Act II Candy Corn Popcorn Mini-Bags!
Found at Walmart, and the price was unreal: A huge box of twenty mini-bags for four dollars. This is an effective defense to anyone who may challenge Walmart’s policies or morality. No argument will be lost by the side who can say that they sell this much popcorn for four bucks. It’s “infinity no backsies” times a trillion.
These mini-bags aren’t as “mini” as some of ACT II’s other “minis,” a statement that is merely my covert way of paying tribute to the 84th best cartoon mouse. They’re almost double the size of the mini-bags I’m used to seeing.
The popcorn is supposed to taste like candy corn, and so long as candy corn popcorn should taste exactly like kettle corn popcorn, it does. A small attempt was made to make the popcorn look like candy corn, but it’s weak, and if I have to type “mini” or “corn” one more time, this review will double as my suicide letter.
I’m enjoying the idea of handing these out to trick-or-treaters come Halloween night. Or, you know, Halloween afternoon, since the only kids who fish for free candy during the afterhours are snarky sixteen-year-olds who don’t wear costumes.
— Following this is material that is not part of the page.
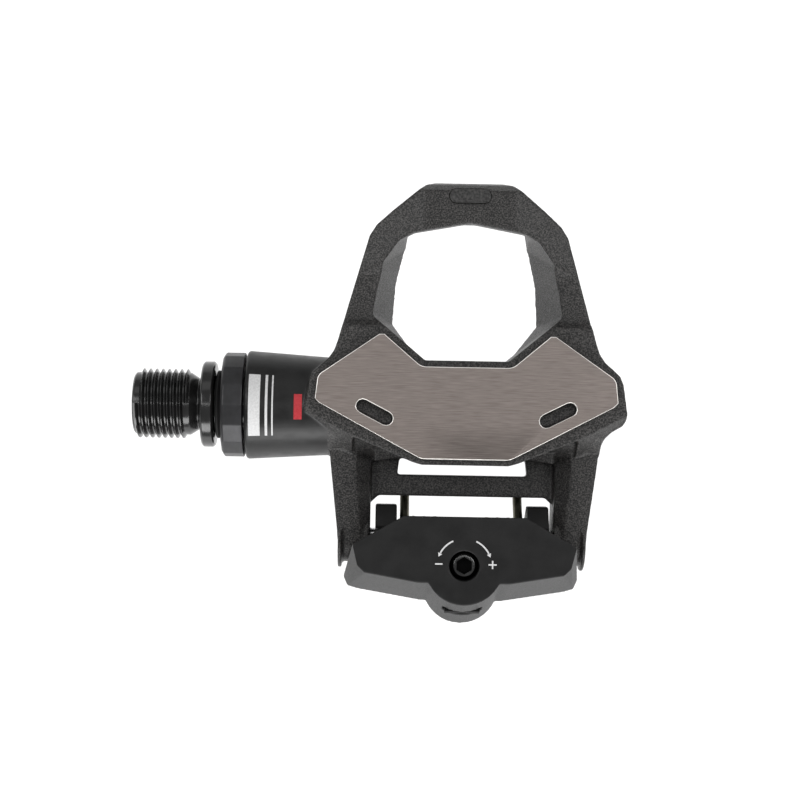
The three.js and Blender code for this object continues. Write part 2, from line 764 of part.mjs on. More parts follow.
const [firstRow, secondRow] = [BALL_SHOULDER + GAP, BALL_SHOULDER + BEARING_WIDTH + 2 * GAP];
const washerStart = secondRow + BEARING_WIDTH + GAP;
const innerPlain = BALL_JOURNAL + GAP;
const outerPlain = BORE - GAP;

const axle = new THREE.Group();
axle.add(
  piece("spindle", spindle(), blackSteel),
  piece("inner_ring_a", ballRing(firstRow, innerPlain, 4.5), bearingSteel),
  piece("inner_ring_b", ballRing(secondRow, innerPlain, 4.5), bearingSteel),
  piece("end_washer", endWasher(washerStart), bearingSteel),
  piece("end_nut", endNut(washerStart + 1 + GAP), bearingSteel),
  piece("needle_cage", needleCage(), bearingSteel),
  piece("ball_cage_a", ballCage(firstRow), cageBrass),
  piece("ball_cage_b", ballCage(secondRow), cageBrass),
  piece("needle_cup", needleCup(), bearingSteel),
  piece("outer_ring_a", ballRing(firstRow, outerPlain, 6.2), bearingSteel),
  piece("outer_ring_b", ballRing(secondRow, outerPlain, 6.2), bearingSteel),
  piece("lip_seal", lipSeal(), sealRubber),
  piece("lock_nut", lockNut(), blackAluminium),
  piece("axle_sleeve", axleSleeve(), blackAluminium),
);

const platform = new THREE.Group();
platform.position.x = PEDAL_CENTRE;
platform.add(
  piece("body_frame", bodyFrame(), composite),
  piece("wear_plate", wearPlate(), brushedSteel),
  piece("nose_insert", noseInsert(), insertPlastic),
  piece("jaw_pin", jawPin(), bearingSteel),
  piece("spring_inboard", torsionSpring(-1), springSteel),
  piece("spring_outboard", torsionSpring(1), springSteel),
);

const jaw = new THREE.Group();
jaw.position.x = PEDAL_CENTRE;
jaw.add(
  piece("jaw_body", jawBody(), jawPlastic),
  piece("tension_screw", tensionScrew(), blackSteel),
  piece("tension_nut", tensionNut(), bearingSteel),
  piece("tension_flag", tensionFlag(), indicatorPlastic),
  piece("indicator_window", indicatorWindow(), insertPlastic),
);

const pedal = new THREE.Group();
pedal.add(axle, platform, jaw);

export default pedal;
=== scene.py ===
# %% [markdown]
# A clipless road pedal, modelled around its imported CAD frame.
# The CAD holds every size and every axis. Here each part gets its finish and its fine
# shape: moulded edges, a cut thread, wound springs, brushed steel.

# %% Load the frame
from math import acos, atan2, cos, hypot, pi, radians, sin

import bmesh
import bpy
from mathutils import Matrix, Vector


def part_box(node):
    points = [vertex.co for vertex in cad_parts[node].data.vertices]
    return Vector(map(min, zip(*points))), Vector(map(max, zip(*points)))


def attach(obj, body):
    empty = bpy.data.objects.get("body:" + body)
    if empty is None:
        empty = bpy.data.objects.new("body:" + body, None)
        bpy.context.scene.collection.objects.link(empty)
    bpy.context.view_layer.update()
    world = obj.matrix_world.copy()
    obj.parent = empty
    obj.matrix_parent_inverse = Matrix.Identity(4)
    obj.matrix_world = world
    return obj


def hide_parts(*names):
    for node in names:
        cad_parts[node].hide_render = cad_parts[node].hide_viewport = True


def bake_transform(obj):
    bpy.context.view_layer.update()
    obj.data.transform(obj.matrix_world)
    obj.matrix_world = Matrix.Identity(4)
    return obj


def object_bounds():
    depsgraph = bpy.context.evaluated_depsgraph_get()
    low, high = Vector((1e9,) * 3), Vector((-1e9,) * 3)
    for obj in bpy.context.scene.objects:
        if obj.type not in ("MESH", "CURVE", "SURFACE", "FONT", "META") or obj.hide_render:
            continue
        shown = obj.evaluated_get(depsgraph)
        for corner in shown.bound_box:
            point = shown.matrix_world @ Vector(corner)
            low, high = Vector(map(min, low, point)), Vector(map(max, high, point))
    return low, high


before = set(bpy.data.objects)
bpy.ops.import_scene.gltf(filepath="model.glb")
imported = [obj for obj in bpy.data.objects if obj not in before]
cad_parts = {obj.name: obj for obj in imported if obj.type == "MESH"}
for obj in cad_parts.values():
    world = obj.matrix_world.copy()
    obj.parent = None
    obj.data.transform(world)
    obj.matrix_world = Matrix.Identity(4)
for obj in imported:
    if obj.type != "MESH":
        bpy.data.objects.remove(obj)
cad_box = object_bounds()
MM = 0.001
PEDAL_CENTRE = 53                  # crank face to the middle of the pedal, in mm
print("CAD box, mm:", [[round(c / MM, 2) for c in corner] for corner in cad_box])

# %% [markdown]
# The camera comes first, because everything is judged through it. It looks straight down
# on the cleat plate from about a third of a metre, so tall parts spread outwards a little.
# A camera with no rotation already looks down, with +Y up; a hair of turn about Z sets the tilt.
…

I won’t open the door for those types.
Kraft Jet-Puffed Pumpkin Spice Mallows!
Man, Kraft really went all-in with the Halloween marshmallows this year. I wonder what lit that fire? There had to be a personnel shakeup very high up in the chain.
They’re small, brown, pumpkin-shaped mallows intended to taste something like pumpkin pie. I’ve never eaten pumpkin pie, so I cannot comment on how true that is. They’re okay, for whatever that’s worth.
The real thing is their smell. It’s good, but it’s impossibly sharp. Ever have one of those Gingerbread Lattes from Starbucks? When you open a bag of these mallows, it’s like being trapped in a box with ten thousand steaming cups of them.
The mallows look, taste and smell thematic. It’s a worthy Halloween junk food, but Kraft wasn’t finished:
Kraft Jet-Puffed JUMBO Pumpkin Mallows!
These are vanilla flavored, which I’m taking to mean “not specially flavored.” Marshmallows this huge and Halloweeny really have no need for special flavors. Like a bitchy Cavalier King Charles Spaniel, they get by on their looks.
The package design is sweet, too. One of 2011’s best examples of an idealized “autumn scene.” When we think of Halloween in July, that’s what we picture. Then it gets here, and it’s a hundred degrees out. But when you have this bag, it feels more like a cool 92.
The marshmallows are HUGE. They’re monsters. Kraft recommends using them to create chocolate-dipped single treats, which is their way of saying, “these are really too big to do normal marshmallow things with.”
I don’t mind. I love the idea of marshmallow bullies who run the streets with iron fists.
There’s a hierarchy in this kingdom, and it has everything to do with size. If only they used their powers for good instead of evil.
I don’t like your font choice, Giant Evil Mallow. It’s too goofy. It’s Comic Sansy. Your jabs would be more effective in a deadpan font. Maybe something in the Tahoma family?